Copy out every line of the data exactly.

--- Begin ---

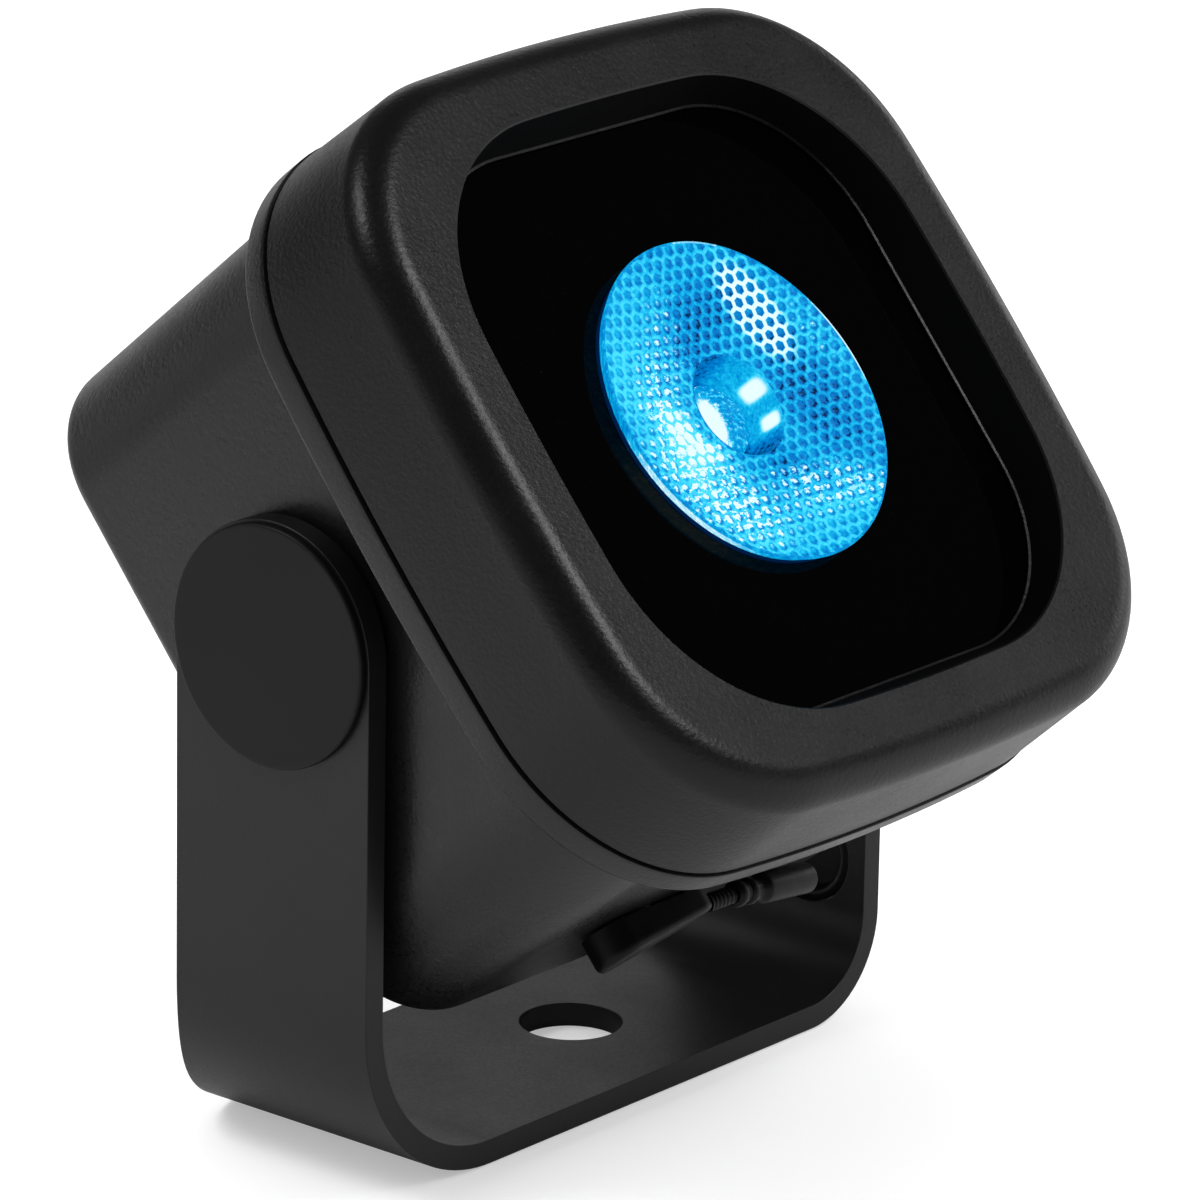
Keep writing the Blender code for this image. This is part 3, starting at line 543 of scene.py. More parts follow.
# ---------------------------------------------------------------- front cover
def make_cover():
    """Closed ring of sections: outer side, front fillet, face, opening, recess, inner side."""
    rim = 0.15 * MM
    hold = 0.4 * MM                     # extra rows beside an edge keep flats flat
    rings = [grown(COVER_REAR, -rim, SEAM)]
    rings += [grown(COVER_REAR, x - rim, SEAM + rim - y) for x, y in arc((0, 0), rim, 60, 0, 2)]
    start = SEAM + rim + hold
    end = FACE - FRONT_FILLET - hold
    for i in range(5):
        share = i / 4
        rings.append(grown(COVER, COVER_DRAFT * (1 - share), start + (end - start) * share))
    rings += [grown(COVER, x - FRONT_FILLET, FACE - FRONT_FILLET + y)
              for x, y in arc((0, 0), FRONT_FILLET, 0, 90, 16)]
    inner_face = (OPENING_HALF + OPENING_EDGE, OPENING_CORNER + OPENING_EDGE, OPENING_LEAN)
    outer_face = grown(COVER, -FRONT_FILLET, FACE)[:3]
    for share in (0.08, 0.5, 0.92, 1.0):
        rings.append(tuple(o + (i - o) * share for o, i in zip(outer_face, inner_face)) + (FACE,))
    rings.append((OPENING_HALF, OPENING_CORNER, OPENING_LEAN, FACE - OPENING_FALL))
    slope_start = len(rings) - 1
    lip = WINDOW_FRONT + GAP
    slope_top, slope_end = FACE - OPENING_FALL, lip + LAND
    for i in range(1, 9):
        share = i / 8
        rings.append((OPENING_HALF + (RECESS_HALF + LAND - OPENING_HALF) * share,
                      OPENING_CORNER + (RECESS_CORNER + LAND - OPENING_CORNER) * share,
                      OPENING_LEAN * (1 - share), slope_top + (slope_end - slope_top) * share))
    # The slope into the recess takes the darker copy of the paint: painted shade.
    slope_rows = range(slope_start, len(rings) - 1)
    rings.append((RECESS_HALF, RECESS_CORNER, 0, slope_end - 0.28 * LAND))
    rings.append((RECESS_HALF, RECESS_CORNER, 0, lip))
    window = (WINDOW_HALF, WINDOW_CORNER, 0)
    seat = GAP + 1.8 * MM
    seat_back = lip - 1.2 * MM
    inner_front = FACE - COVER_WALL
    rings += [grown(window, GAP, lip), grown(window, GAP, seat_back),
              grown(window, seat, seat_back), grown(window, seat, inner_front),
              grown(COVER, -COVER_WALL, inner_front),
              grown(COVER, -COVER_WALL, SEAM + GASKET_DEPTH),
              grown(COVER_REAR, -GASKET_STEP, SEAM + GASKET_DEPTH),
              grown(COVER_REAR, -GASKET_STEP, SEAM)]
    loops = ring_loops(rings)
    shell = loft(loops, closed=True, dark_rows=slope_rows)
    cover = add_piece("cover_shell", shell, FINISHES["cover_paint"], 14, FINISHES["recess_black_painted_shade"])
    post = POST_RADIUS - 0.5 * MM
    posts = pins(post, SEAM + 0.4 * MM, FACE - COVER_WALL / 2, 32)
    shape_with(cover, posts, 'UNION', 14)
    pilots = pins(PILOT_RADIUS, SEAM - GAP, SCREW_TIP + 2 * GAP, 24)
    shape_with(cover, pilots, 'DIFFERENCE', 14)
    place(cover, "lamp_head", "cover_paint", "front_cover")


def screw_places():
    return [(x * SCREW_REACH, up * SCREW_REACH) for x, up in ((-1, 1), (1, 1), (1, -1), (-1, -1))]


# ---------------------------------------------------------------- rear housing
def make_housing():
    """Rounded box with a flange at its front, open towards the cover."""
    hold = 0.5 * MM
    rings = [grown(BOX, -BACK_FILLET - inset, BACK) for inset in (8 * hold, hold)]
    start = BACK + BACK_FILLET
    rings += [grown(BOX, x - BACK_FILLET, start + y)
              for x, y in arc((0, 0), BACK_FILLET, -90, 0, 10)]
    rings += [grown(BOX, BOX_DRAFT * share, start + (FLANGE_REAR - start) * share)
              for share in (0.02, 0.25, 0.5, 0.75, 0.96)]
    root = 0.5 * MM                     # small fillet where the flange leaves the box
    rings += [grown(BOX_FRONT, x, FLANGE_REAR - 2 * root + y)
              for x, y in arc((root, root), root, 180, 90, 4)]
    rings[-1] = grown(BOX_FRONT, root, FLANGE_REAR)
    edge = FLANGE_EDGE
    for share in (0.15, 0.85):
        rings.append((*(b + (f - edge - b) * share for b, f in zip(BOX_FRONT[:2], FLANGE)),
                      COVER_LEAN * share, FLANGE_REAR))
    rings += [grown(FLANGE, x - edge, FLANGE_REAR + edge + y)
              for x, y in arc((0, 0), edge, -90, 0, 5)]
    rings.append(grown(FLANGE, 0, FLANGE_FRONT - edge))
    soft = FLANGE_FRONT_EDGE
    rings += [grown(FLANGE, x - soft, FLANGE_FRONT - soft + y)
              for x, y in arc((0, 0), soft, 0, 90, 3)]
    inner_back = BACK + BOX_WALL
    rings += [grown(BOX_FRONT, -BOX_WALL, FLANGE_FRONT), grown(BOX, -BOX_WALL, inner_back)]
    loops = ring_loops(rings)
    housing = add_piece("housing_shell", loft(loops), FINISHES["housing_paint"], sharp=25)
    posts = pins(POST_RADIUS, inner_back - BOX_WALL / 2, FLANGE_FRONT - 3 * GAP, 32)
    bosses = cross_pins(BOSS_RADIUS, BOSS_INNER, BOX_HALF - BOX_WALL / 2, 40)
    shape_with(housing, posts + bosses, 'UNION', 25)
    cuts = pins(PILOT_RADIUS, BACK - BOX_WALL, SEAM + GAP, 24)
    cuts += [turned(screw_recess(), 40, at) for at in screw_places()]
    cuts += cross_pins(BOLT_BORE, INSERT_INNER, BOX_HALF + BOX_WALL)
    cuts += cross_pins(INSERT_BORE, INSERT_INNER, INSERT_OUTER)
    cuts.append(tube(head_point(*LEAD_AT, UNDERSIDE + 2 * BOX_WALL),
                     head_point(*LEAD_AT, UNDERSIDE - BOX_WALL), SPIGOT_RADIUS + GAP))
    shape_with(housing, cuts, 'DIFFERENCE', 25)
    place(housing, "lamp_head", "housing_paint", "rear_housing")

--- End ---

*EXPECTED ANSWER*
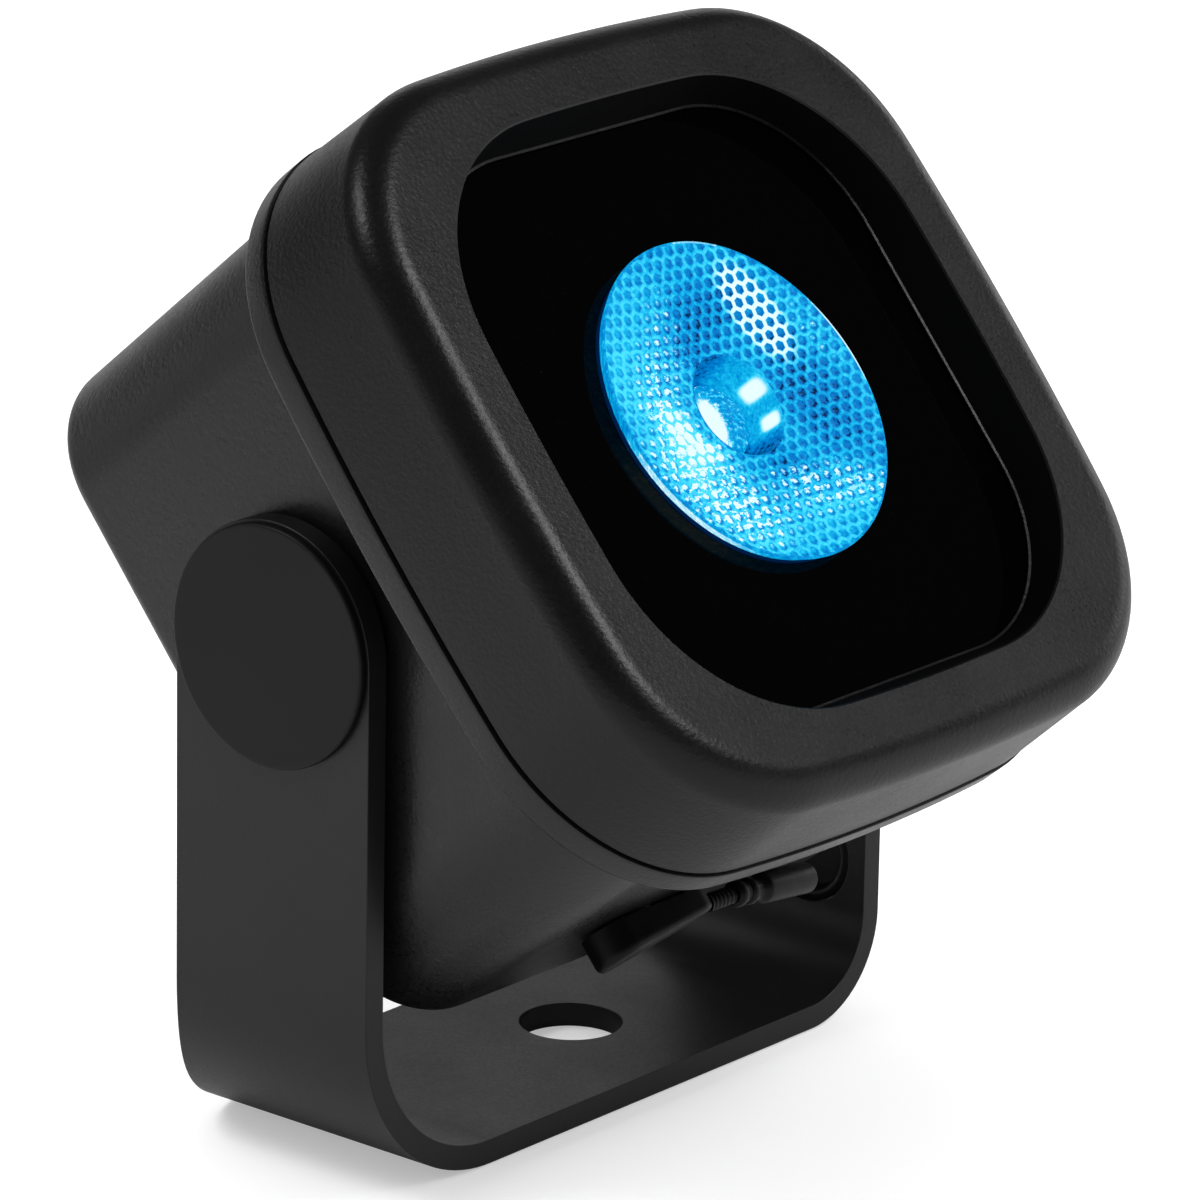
Keep writing the Blender code for this image. This is part 3, starting at line 543 of scene.py. More parts follow.
# ---------------------------------------------------------------- front cover
def make_cover():
    """Closed ring of sections: outer side, front fillet, face, opening, recess, inner side."""
    rim = 0.15 * MM
    hold = 0.4 * MM                     # extra rows beside an edge keep flats flat
    rings = [grown(COVER_REAR, -rim, SEAM)]
    rings += [grown(COVER_REAR, x - rim, SEAM + rim - y) for x, y in arc((0, 0), rim, 60, 0, 2)]
    start = SEAM + rim + hold
    end = FACE - FRONT_FILLET - hold
    for i in range(5):
        share = i / 4
        rings.append(grown(COVER, COVER_DRAFT * (1 - share), start + (end - start) * share))
    rings += [grown(COVER, x - FRONT_FILLET, FACE - FRONT_FILLET + y)
              for x, y in arc((0, 0), FRONT_FILLET, 0, 90, 16)]
    inner_face = (OPENING_HALF + OPENING_EDGE, OPENING_CORNER + OPENING_EDGE, OPENING_LEAN)
    outer_face = grown(COVER, -FRONT_FILLET, FACE)[:3]
    for share in (0.08, 0.5, 0.92, 1.0):
        rings.append(tuple(o + (i - o) * share for o, i in zip(outer_face, inner_face)) + (FACE,))
    rings.append((OPENING_HALF, OPENING_CORNER, OPENING_LEAN, FACE - OPENING_FALL))
    slope_start = len(rings) - 1
    lip = WINDOW_FRONT + GAP
    slope_top, slope_end = FACE - OPENING_FALL, lip + LAND
    for i in range(1, 9):
        share = i / 8
        rings.append((OPENING_HALF + (RECESS_HALF + LAND - OPENING_HALF) * share,
                      OPENING_CORNER + (RECESS_CORNER + LAND - OPENING_CORNER) * share,
                      OPENING_LEAN * (1 - share), slope_top + (slope_end - slope_top) * share))
    # The slope into the recess takes the darker copy of the paint: painted shade.
    slope_rows = range(slope_start, len(rings) - 1)
    rings.append((RECESS_HALF, RECESS_CORNER, 0, slope_end - 0.28 * LAND))
    rings.append((RECESS_HALF, RECESS_CORNER, 0, lip))
    window = (WINDOW_HALF, WINDOW_CORNER, 0)
    seat = GAP + 1.8 * MM
    seat_back = lip - 1.2 * MM
    inner_front = FACE - COVER_WALL
    rings += [grown(window, GAP, lip), grown(window, GAP, seat_back),
              grown(window, seat, seat_back), grown(window, seat, inner_front),
              grown(COVER, -COVER_WALL, inner_front),
              grown(COVER, -COVER_WALL, SEAM + GASKET_DEPTH),
              grown(COVER_REAR, -GASKET_STEP, SEAM + GASKET_DEPTH),
              grown(COVER_REAR, -GASKET_STEP, SEAM)]
    loops = ring_loops(rings)
    shell = loft(loops, closed=True, dark_rows=slope_rows)
    cover = add_piece("cover_shell", shell, FINISHES["cover_paint"], 14, FINISHES["recess_black_painted_shade"])
    post = POST_RADIUS - 0.5 * MM
    posts = pins(post, SEAM + 0.4 * MM, FACE - COVER_WALL / 2, 32)
    shape_with(cover, posts, 'UNION', 14)
    pilots = pins(PILOT_RADIUS, SEAM - GAP, SCREW_TIP + 2 * GAP, 24)
    shape_with(cover, pilots, 'DIFFERENCE', 14)
    place(cover, "lamp_head", "cover_paint", "front_cover")


def screw_places():
    return [(x * SCREW_REACH, up * SCREW_REACH) for x, up in ((-1, 1), (1, 1), (1, -1), (-1, -1))]


# ---------------------------------------------------------------- rear housing
def make_housing():
    """Rounded box with a flange at its front, open towards the cover."""
    hold = 0.5 * MM
    rings = [grown(BOX, -BACK_FILLET - inset, BACK) for inset in (8 * hold, hold)]
    start = BACK + BACK_FILLET
    rings += [grown(BOX, x - BACK_FILLET, start + y)
              for x, y in arc((0, 0), BACK_FILLET, -90, 0, 10)]
    rings += [grown(BOX, BOX_DRAFT * share, start + (FLANGE_REAR - start) * share)
              for share in (0.02, 0.25, 0.5, 0.75, 0.96)]
    root = 0.5 * MM                     # small fillet where the flange leaves the box
    rings += [grown(BOX_FRONT, x, FLANGE_REAR - 2 * root + y)
              for x, y in arc((root, root), root, 180, 90, 4)]
    rings[-1] = grown(BOX_FRONT, root, FLANGE_REAR)
    edge = FLANGE_EDGE
    for share in (0.15, 0.85):
        rings.append((*(b + (f - edge - b) * share for b, f in zip(BOX_FRONT[:2], FLANGE)),
                      COVER_LEAN * share, FLANGE_REAR))
    rings += [grown(FLANGE, x - edge, FLANGE_REAR + edge + y)
              for x, y in arc((0, 0), edge, -90, 0, 5)]
    rings.append(grown(FLANGE, 0, FLANGE_FRONT - edge))
    soft = FLANGE_FRONT_EDGE
    rings += [grown(FLANGE, x - soft, FLANGE_FRONT - soft + y)
              for x, y in arc((0, 0), soft, 0, 90, 3)]
    inner_back = BACK + BOX_WALL
    rings += [grown(BOX_FRONT, -BOX_WALL, FLANGE_FRONT), grown(BOX, -BOX_WALL, inner_back)]
    loops = ring_loops(rings)
    housing = add_piece("housing_shell", loft(loops), FINISHES["housing_paint"], sharp=25)
    posts = pins(POST_RADIUS, inner_back - BOX_WALL / 2, FLANGE_FRONT - 3 * GAP, 32)
    bosses = cross_pins(BOSS_RADIUS, BOSS_INNER, BOX_HALF - BOX_WALL / 2, 40)
    shape_with(housing, posts + bosses, 'UNION', 25)
    cuts = pins(PILOT_RADIUS, BACK - BOX_WALL, SEAM + GAP, 24)
    cuts += [turned(screw_recess(), 40, at) for at in screw_places()]
    cuts += cross_pins(BOLT_BORE, INSERT_INNER, BOX_HALF + BOX_WALL)
    cuts += cross_pins(INSERT_BORE, INSERT_INNER, INSERT_OUTER)
    cuts.append(tube(head_point(*LEAD_AT, UNDERSIDE + 2 * BOX_WALL),
                     head_point(*LEAD_AT, UNDERSIDE - BOX_WALL), SPIGOT_RADIUS + GAP))
    shape_with(housing, cuts, 'DIFFERENCE', 25)
    place(housing, "lamp_head", "housing_paint", "rear_housing")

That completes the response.